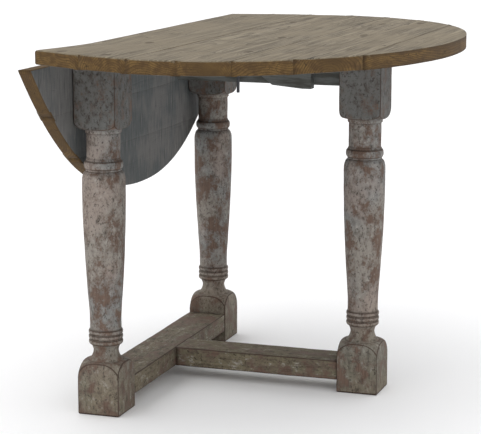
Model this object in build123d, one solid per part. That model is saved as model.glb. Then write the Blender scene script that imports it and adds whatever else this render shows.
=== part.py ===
from build123d import *
import os
from math import sqrt, sin, cos, radians

# Drop leaf table: three turned legs, a T stretcher, a fixed oval top of planks
# and one leaf that hangs on two butt hinges.  Millimetres, +Z up.
# X runs from the leaf to the round end, Y runs along the planks and the hinge line.

os.makedirs("parts", exist_ok=True)

# ---- driving sizes ----
table_height = 755.0
board_thick = 28.0
top_depth = 686.0            # hinge line to the far round edge
hinge_chord = 1117.6         # length of the straight hinge edge
top_width = 1190.0           # widest place of the oval
widest_at = 262.0            # distance of the widest place from the hinge line
leaf_depth = 297.0
leaf_gap = 1.0               # gap between the raised leaf and the fixed top
leaf_power = 2.29            # curve of the leaf edge
top_planks = 7
leaf_planks = 3
arris = 2.5                  # rounding of the outer rim

pin_drop = 6.0               # hinge pin below the underside of the top
pin_out = 4.0                # hinge pin outside the edge of the top

leg_square = 90.0
leg_proud = 8.5              # outer face of the left legs outside the hinge line
leg_row = 652.0              # left leg centre to left leg centre
right_leg_from_hinge = 492.5

stretcher_bottom = 26.0
stretcher_deep = 42.0
long_stretcher_wide = 88.0
cross_stretcher_wide = 86.0
tenon = 30.0

side_rail_deep, side_rail_thick = 32.0, 22.0
centre_rail_deep, centre_rail_thick = 73.0, 30.0

slide_thick = 24.0
slide_tip, slide_end = 56.0, 385.0      # distances from the hinge line
slide_travel_full = 160.0

hinge_rows = {"front": -225.0, "back": 225.0}
hinge_long, plate_thick, barrel_radius, pin_radius = 76.0, 2.0, 5.0, 2.0

loose = 0.2                  # clearance on tenon cheeks and in holes

# ---- places that follow ----
under_top = table_height - board_thick
leaf_out = pin_out + pin_drop + board_thick      # outer face of the hanging leaf
hinge_x = -(top_depth - leaf_out) / 2
left_leg_x = hinge_x - leg_proud + leg_square / 2
right_leg_x = hinge_x + right_leg_from_hinge
leg_y = leg_row / 2
pin_x, pin_z = hinge_x - pin_out, under_top - pin_drop
leaf_inner_x = pin_x - pin_drop
leaf_top_z = pin_z + pin_out - leaf_gap
round_end_x = hinge_x + top_depth


def block(x0, x1, y0, y1, z0, z1):
    """A box between two corners."""
    return Pos((x0 + x1) / 2, (y0 + y1) / 2, (z0 + z1) / 2) * Box(x1 - x0, y1 - y0, z1 - z0)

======

• _GIVEN INSTRUCTION_
Return only the lines from the beginning of the material up to and including the line with "from math import sqrt, sin, cos, radians", exactly as written.

• _RESULT OF THIS TASK_
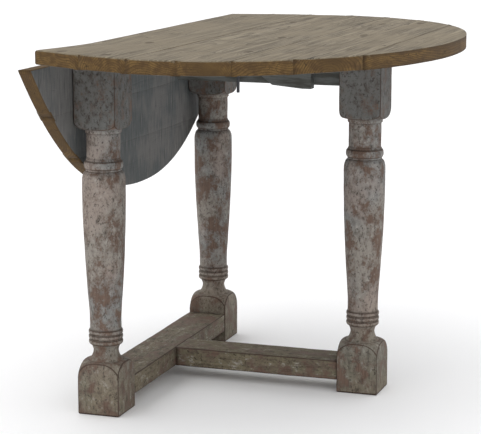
Model this object in build123d, one solid per part. That model is saved as model.glb. Then write the Blender scene script that imports it and adds whatever else this render shows.
=== part.py ===
from build123d import *
import os
from math import sqrt, sin, cos, radians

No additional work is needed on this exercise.